As the story Harrison Bergeron tells us so powerfully, there will always be someone smarter, prettier, more talented than us. We can live with it -- and ignore it, or be angered by it, or inspired by it. Or we do what Ouwroulis is doing: we can demand that the government become the great leveler, in this case, forcing strip club patrons to look at a woman they don't want to look at, in the name of equality.
Needless to say, in a future where it is illegal to treat ugly people and beautiful people differently, or smart people and dumb people differently, is a future where we are no longer allowed to be ourselves, and no longer allowed to think for ourselves about others.
This case is surely right up Barbara Hall's alley. According to the Ontario Human Rights Commission's annual reports, the number of human rights complaints in Ontario has been steadily falling over recent years. That's incredible, when you think about it -- Ontario's population is booming, and it's more multicultural than ever. There are some electoral ridings in the Greater Toronto Area, for example, where the population is more than 80% visible minority. Yet racial and religious harmony is greater every year.

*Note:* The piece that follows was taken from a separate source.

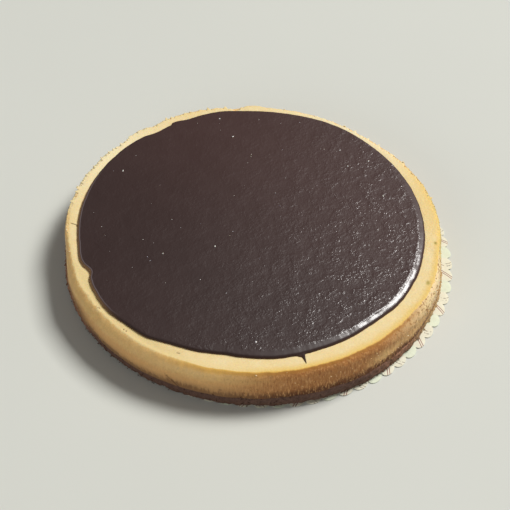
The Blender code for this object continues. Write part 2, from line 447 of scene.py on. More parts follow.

The story is the same in Alberta -- booming, multicultural population, and yet human rights complaints are down 15% over last year.
If Barbara Hall's little fiefdom is going to continue getting its handsome budget each year -- a sick waste of money at the best of times, but a truly bizarre expenditure for a province that's in a recession -- it has to drum up a lot more junk lawsuits like Ouwroulis's.
Imagine what the great civil rights leaders of the 1960s would say if they were around today, to look at Barbara Hall's monstrosity of a "human rights" commission in 2008. Imagine what Martin Luther King Jr. would say about the Canadian heirs to his civil rights movement. What an embarrassment.